**What is being asked**. Find the lines below that contain the string "bodies". Copy each one.

## begin Data provided

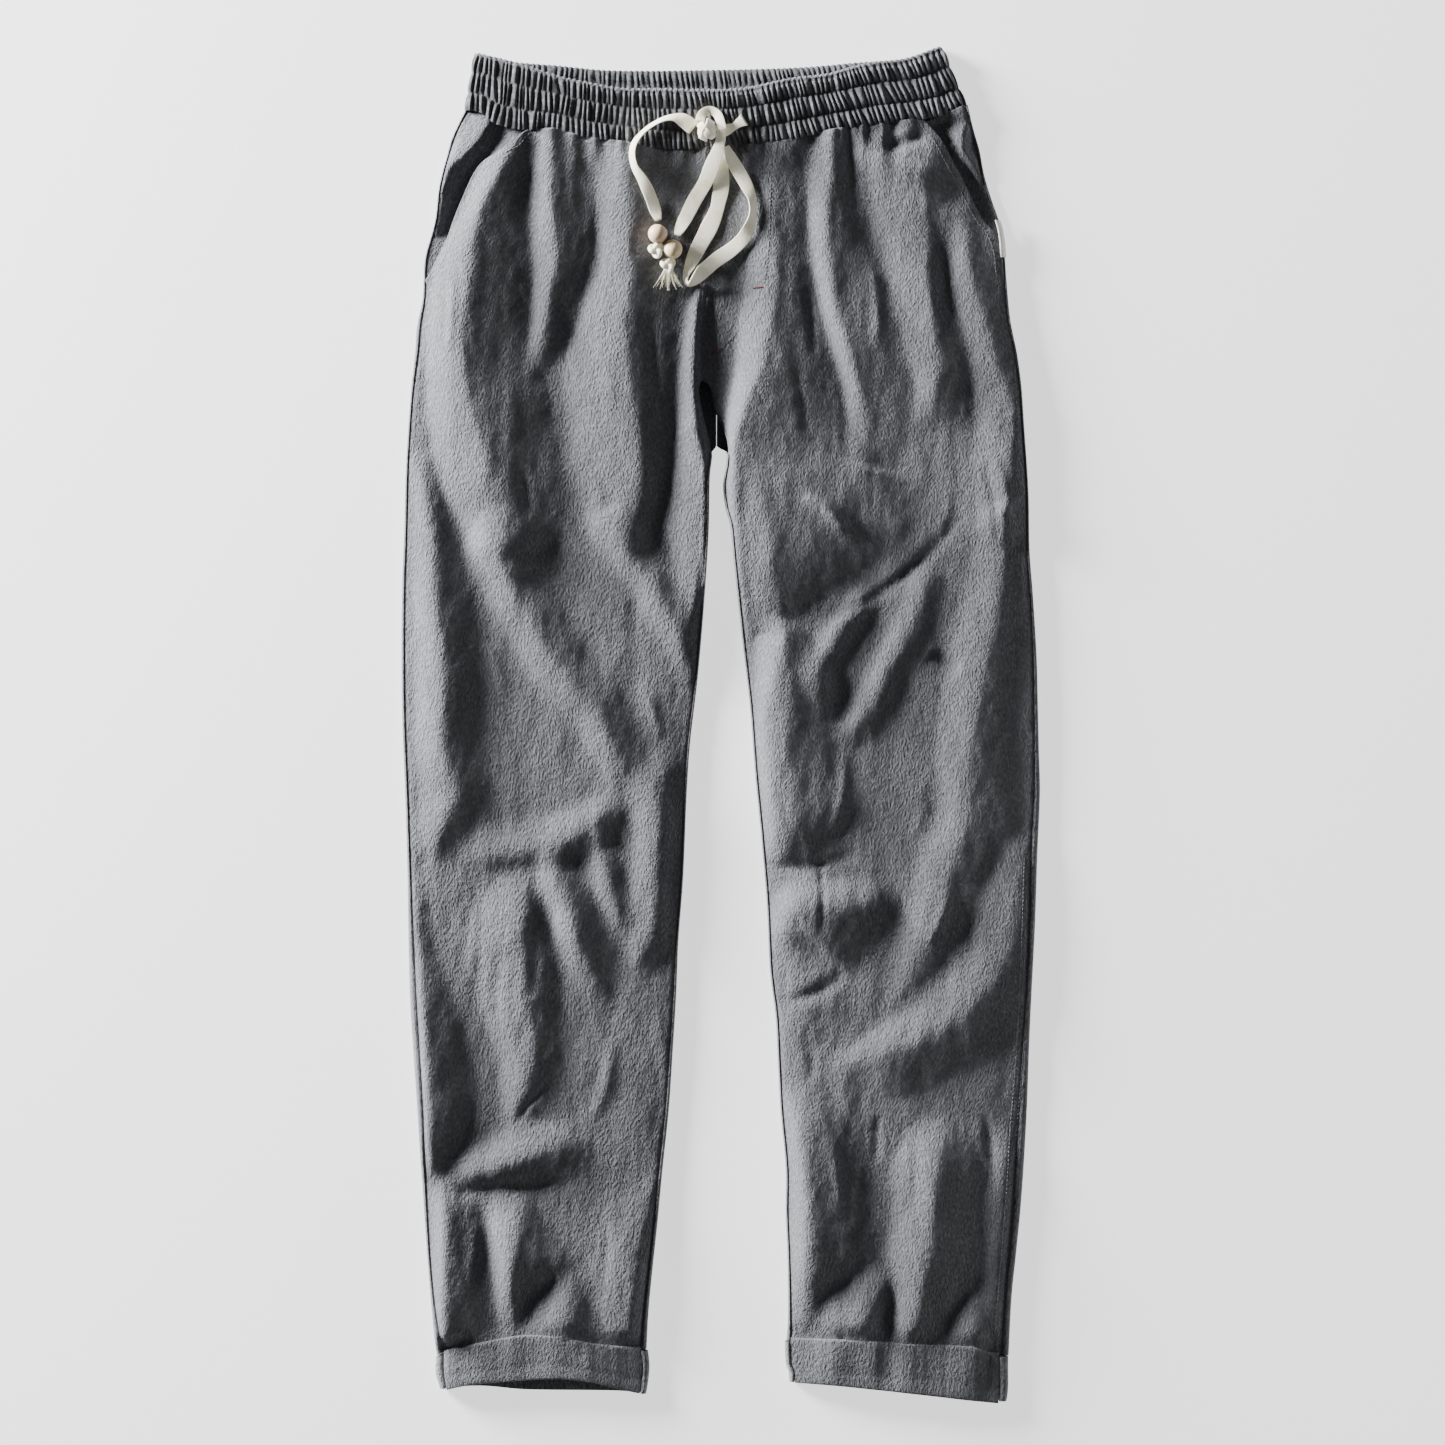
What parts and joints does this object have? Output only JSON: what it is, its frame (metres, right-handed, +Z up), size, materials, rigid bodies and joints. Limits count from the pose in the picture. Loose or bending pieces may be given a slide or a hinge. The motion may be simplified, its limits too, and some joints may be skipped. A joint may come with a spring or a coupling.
{
  "type": "summer trousers",
  "caption": "Loose drawstring trousers laid flat, front up: gathered elastic waist, slant pockets and turned-up cuffs.",
  "frame": {"origin": "middle of the outline, on the surface that the trousers lie on", "axes": "+Y towards the waist, +Z up from the surface, +X towards the wearer's left leg"},
  "size_m": [0.4658, 0.9875, 0.026],
  "materials": {
    "cloth": "washed dark grey linen-cotton weave, slubby and matt",
    "cloth_inside": "inside face and back of the same cloth",
    "tape": "cream herringbone cotton tape, matt",
    "bead": "pale turned wood, smooth and unvarnished",
    "label": "white woven tape, bare"
  },
  "bodies": {
    "root": {"front_leg_right": "cloth", "front_leg_left": "cloth", "back_leg_right": "cloth", "back_leg_left": "cloth", "pocket_facing_right": "cloth", "pocket_facing_left": "cloth", "waistband_front": "cloth", "waistband_back": "cloth_inside", "cuff_front_right": "cloth", "cuff_front_left": "cloth", "cuff_back_right": "cloth_inside", "cuff_back_left": "cloth_inside", "side_label": "label", "drawstring_knot": "tape", "drawstring_loop": "tape", "drawstring_ear": "tape", "drawstring_tail_left": "tape", "drawstring_tail_right": "tape", "end_knot_left": "tape", "end_knot_right": "tape", "bead_left": "bead", "bead_right": "bead"}
  },
  "joints": []
}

## end Data provided

**Solution for this exercise**.
What parts and joints does this object have? Output only JSON: what it is, its frame (metres, right-handed, +Z up), size, materials, rigid bodies and joints. Limits count from the pose in the picture. Loose or bending pieces may be given a slide or a hinge. The motion may be simplified, its limits too, and some joints may be skipped. A joint may come with a spring or a coupling.
  "bodies": {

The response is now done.